Локотков курил на крыльце.
«Что ж, — рассуждал он, — Если Сашка продаст и мы услышим стрельбу, попробуем отбить наших „гестаповцев“. Мне, во всяком случае, живым с этого дела уходить нельзя. Никак нельзя. Впрочем, так думать тоже нельзя. Невозможно так думать!»

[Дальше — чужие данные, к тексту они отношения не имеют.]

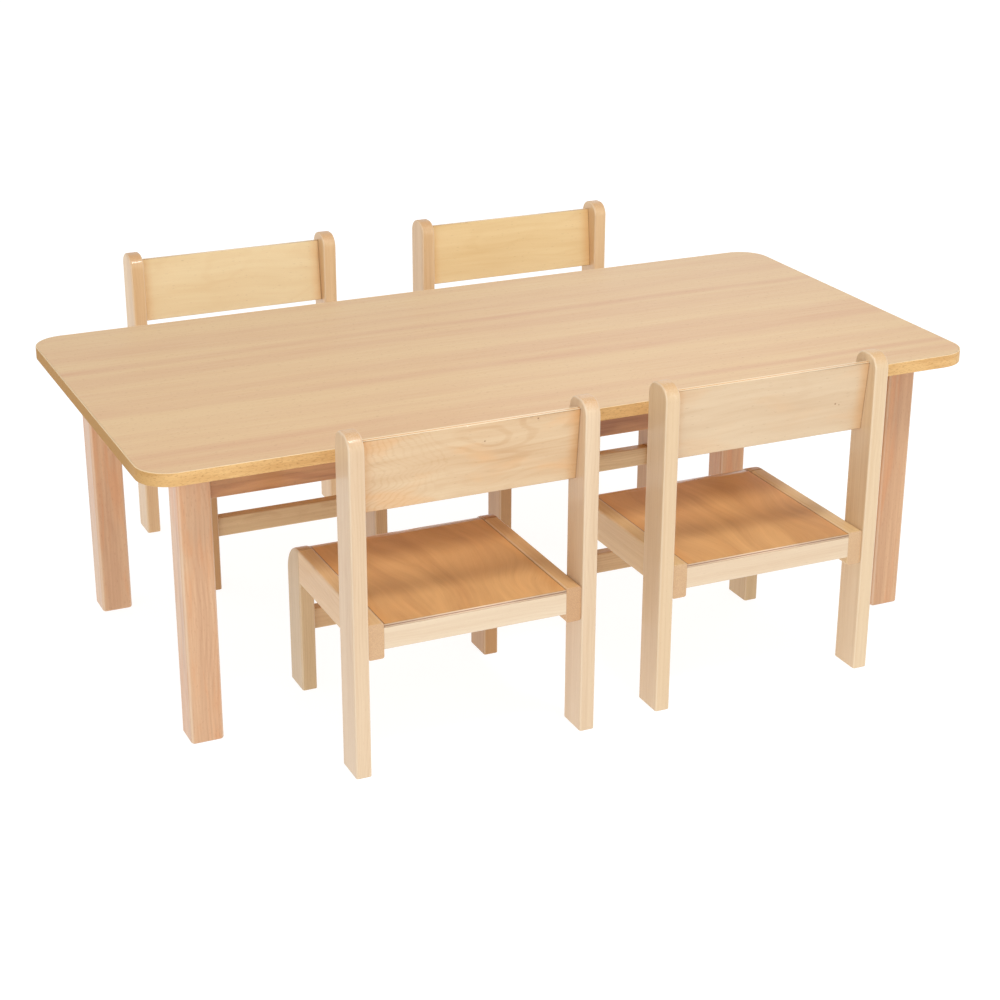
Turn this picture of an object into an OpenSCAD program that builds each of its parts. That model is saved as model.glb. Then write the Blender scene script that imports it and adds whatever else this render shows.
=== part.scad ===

В одиннадцать десять с хутора Безымянного вышла группа разведчиков. До Вафеншуле было не более тридцати минут ходу. В одиннадцать сорок пять трое «гестаповцев» в лихо посаженных фуражках с высокими тульями и длинными козырьками сели в парные сани. Застоявшиеся сытые кони с места взяли наметом. Кучер — чекист Игорь — в тулупчике дурным голосом крикнул: «Эх, милые-разлюбезные!» — и полоснул обоих коней кнутом по крутым крупам. Иван Егорович со своей группой прикрытия видел, как фасонные, с гнутыми оглобельками коренного, сани помчались к мерцающим огням школы. Локотков засек время на своих трофейных, с фосфором часах: одиннадцать пятьдесят три.
Операция «С Новым годом!» началась.
Теперь Ивану Егоровичу оставалось только ждать.
Инга стояла рядом с ним. Автомат Лазарева висел у нее на шее. И она ждала. Только ждала. Ждала, застыв совершенно неподвижно, будто неживая. Так ждала, что Иван Егорович даже ее окликнул:
— Ты как там, друг-товарищ?
— Нормально, — ответила она.
— Ничего?
— Ничего.
И вновь они замолчали.
Гурьянов-Лашков хотел было встречать Новый год с преподавателями школы, как было условлено с утра, но часам к десяти уже изрядно напился и совершенно забыл о том, какое нынче число и какой день. В половине одиннадцатого к нему пришел парикмахер, и Лашков с ним тоже выпил, но бриться не пожелал, потому что «все ни к чему». А минут за двадцать до Нового года исполняющий обязанности начальника разведывательно-диверсионной школы в Печках обершарфюрер СС Гурьянов повалился на койку и заснул мертвецким сном пропойцы.
Дверь Саше Лазареву-Лизареву отворил вестовой Гурьянова и приставленный к нему шпион из «Цеппелина», уголовник, по кличке Малохольный. Еще звали Малохольного за его длинную шею и тонкий голос Цыпа. Услышав деревянный, остуженный на морозе голос Лизарева: «Открывай, из гестапо», Малохольный подумал, что это сработали его доносы на пьянство Гурьянова, и угодливо настежь распахнул дверь в тамбур коттеджа. Три гестаповца, обдав Цыпу запахом сигары, топая подкованными сапогами и ведомые Лизаревым, прошагали в спальню обершарфюрера. Метнувшийся за ними Малохольный быстро схлопотал по уху и замер по стойке «смирно».
— Стоять здесь, падло! — крикнул ему командир взвода охраны, не оборачиваясь.
Гурьянов храпел с повизгиваниями. Цыпе было видно в дверь, как старший гестаповский офицер сорвал со стены автомат, разрядил его и бросил на диван, в то время как Лизарев выдернул из-под подушки храпящего Гурьянова пистолет и сунул себе в карман.